Entries –
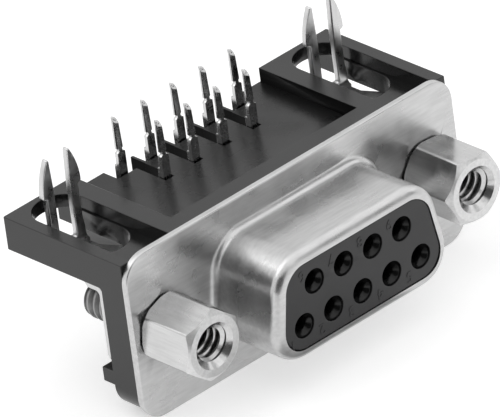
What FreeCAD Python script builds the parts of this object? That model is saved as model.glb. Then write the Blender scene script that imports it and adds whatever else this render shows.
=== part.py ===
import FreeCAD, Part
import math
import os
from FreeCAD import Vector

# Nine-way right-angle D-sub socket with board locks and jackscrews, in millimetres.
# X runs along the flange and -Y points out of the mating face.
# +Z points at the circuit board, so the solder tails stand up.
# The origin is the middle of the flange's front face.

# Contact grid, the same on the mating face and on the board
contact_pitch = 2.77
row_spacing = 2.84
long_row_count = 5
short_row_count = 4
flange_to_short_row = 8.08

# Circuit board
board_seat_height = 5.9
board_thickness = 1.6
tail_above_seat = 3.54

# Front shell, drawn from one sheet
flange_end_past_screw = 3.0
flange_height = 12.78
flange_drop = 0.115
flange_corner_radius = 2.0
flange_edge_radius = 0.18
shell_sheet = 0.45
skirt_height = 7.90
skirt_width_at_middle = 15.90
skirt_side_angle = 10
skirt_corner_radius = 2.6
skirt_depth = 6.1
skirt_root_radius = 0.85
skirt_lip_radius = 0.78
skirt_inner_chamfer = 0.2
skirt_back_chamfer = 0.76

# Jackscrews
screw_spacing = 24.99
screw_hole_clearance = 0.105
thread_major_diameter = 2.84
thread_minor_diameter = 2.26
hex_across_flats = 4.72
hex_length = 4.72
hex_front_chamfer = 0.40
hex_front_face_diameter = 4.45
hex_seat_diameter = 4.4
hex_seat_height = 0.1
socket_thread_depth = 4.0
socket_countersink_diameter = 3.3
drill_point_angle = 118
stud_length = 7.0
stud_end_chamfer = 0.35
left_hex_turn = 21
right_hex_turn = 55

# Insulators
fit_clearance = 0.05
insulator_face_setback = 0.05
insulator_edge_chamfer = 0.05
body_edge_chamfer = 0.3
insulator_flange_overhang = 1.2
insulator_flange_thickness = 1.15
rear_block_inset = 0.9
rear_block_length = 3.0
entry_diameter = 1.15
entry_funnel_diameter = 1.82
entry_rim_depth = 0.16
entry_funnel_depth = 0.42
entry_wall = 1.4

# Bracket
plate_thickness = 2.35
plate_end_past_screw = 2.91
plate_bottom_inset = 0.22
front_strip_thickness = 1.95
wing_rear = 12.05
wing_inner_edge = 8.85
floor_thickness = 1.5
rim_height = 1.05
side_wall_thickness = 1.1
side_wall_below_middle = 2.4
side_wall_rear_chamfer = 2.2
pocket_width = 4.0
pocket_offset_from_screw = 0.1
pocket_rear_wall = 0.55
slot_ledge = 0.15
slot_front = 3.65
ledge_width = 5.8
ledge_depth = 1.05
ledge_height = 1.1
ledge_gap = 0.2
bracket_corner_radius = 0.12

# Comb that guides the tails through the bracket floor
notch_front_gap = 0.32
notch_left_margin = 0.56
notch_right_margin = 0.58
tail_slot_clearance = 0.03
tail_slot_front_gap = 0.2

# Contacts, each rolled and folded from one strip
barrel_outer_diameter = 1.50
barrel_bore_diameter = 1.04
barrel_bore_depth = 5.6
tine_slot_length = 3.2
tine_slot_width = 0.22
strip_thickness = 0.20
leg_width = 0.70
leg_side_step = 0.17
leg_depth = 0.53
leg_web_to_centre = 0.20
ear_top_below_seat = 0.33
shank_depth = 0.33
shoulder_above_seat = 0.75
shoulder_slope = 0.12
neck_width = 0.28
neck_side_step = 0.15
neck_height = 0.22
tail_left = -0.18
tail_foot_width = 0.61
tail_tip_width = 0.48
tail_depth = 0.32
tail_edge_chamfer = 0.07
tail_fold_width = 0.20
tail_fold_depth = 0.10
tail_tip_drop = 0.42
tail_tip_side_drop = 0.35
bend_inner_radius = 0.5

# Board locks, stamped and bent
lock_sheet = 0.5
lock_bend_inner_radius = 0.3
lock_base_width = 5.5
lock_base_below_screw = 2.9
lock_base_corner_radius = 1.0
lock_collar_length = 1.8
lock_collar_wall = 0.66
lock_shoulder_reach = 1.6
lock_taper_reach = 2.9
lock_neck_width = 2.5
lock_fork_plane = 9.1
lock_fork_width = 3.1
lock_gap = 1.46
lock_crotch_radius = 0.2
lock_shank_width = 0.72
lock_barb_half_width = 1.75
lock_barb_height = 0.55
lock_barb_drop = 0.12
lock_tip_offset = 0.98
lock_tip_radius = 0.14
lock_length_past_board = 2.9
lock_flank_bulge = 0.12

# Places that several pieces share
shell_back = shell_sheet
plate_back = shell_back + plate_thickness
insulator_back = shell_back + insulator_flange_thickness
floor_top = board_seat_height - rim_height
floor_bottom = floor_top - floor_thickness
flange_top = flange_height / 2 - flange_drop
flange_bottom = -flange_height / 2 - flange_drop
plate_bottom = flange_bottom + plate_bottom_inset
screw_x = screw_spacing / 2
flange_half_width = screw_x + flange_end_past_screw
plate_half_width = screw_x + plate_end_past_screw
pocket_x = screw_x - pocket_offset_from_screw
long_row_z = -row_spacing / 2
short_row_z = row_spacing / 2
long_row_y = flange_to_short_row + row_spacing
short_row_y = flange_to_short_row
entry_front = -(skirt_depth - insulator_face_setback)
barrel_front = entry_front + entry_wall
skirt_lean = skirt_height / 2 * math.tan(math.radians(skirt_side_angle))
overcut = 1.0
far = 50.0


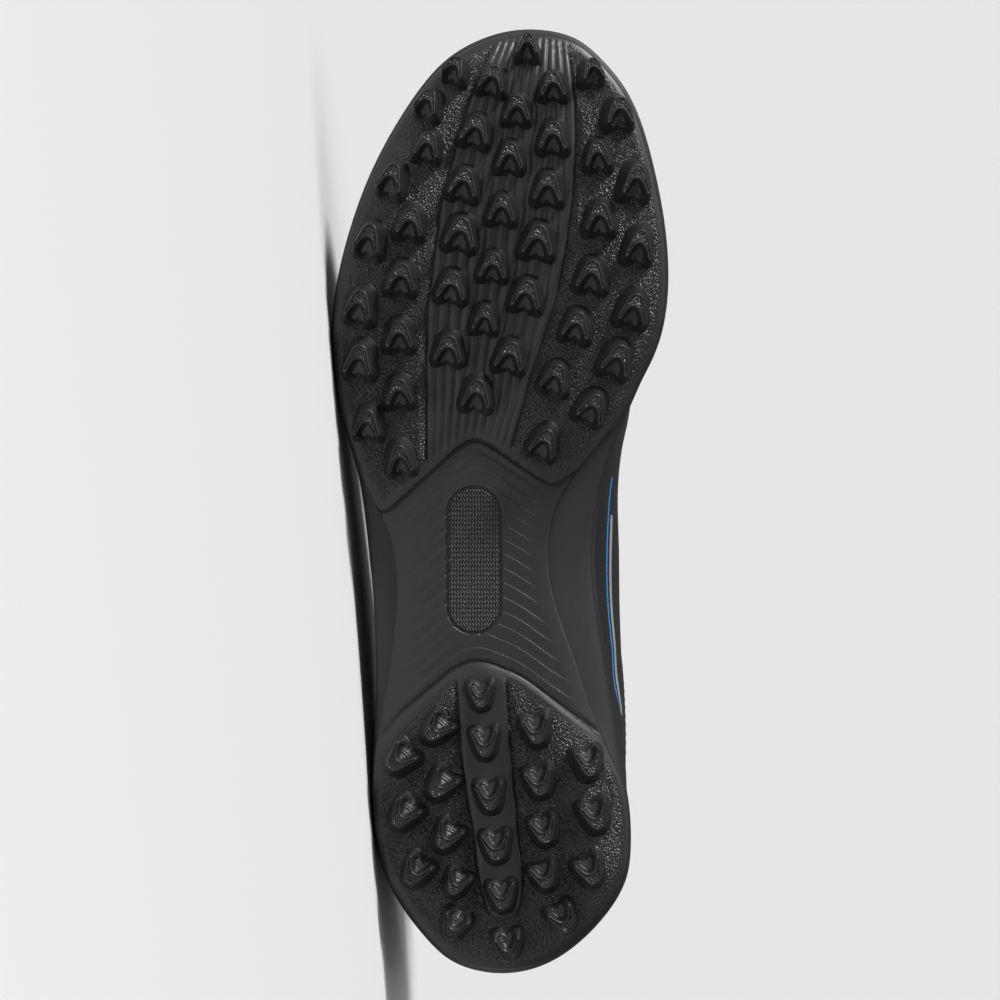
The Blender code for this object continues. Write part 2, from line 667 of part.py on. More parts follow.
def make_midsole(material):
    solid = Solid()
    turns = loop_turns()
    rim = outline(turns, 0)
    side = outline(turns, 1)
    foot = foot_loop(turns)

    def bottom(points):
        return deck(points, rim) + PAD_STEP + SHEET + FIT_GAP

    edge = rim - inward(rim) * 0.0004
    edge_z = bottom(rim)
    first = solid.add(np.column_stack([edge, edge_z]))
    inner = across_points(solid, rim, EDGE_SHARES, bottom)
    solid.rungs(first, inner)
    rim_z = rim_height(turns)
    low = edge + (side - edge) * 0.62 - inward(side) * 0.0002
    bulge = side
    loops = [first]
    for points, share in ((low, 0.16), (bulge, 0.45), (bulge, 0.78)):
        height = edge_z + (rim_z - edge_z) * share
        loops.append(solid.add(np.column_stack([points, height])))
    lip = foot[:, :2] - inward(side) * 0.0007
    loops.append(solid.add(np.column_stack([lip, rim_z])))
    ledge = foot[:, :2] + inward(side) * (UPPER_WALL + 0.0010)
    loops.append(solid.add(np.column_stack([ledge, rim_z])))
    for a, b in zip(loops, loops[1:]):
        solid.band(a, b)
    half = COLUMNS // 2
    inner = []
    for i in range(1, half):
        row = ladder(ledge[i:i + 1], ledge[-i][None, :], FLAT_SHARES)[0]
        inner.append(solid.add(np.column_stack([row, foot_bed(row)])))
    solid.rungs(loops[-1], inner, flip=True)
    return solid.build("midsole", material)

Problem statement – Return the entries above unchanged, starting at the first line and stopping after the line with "right_hex_turn = 55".

The answer –
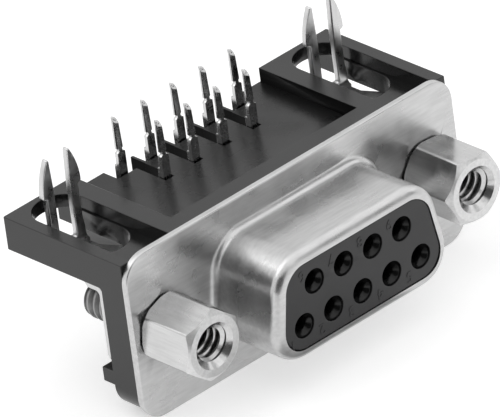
What FreeCAD Python script builds the parts of this object? That model is saved as model.glb. Then write the Blender scene script that imports it and adds whatever else this render shows.
=== part.py ===
import FreeCAD, Part
import math
import os
from FreeCAD import Vector

# Nine-way right-angle D-sub socket with board locks and jackscrews, in millimetres.
# X runs along the flange and -Y points out of the mating face.
# +Z points at the circuit board, so the solder tails stand up.
# The origin is the middle of the flange's front face.

# Contact grid, the same on the mating face and on the board
contact_pitch = 2.77
row_spacing = 2.84
long_row_count = 5
short_row_count = 4
flange_to_short_row = 8.08

# Circuit board
board_seat_height = 5.9
board_thickness = 1.6
tail_above_seat = 3.54

# Front shell, drawn from one sheet
flange_end_past_screw = 3.0
flange_height = 12.78
flange_drop = 0.115
flange_corner_radius = 2.0
flange_edge_radius = 0.18
shell_sheet = 0.45
skirt_height = 7.90
skirt_width_at_middle = 15.90
skirt_side_angle = 10
skirt_corner_radius = 2.6
skirt_depth = 6.1
skirt_root_radius = 0.85
skirt_lip_radius = 0.78
skirt_inner_chamfer = 0.2
skirt_back_chamfer = 0.76

# Jackscrews
screw_spacing = 24.99
screw_hole_clearance = 0.105
thread_major_diameter = 2.84
thread_minor_diameter = 2.26
hex_across_flats = 4.72
hex_length = 4.72
hex_front_chamfer = 0.40
hex_front_face_diameter = 4.45
hex_seat_diameter = 4.4
hex_seat_height = 0.1
socket_thread_depth = 4.0
socket_countersink_diameter = 3.3
drill_point_angle = 118
stud_length = 7.0
stud_end_chamfer = 0.35
left_hex_turn = 21
right_hex_turn = 55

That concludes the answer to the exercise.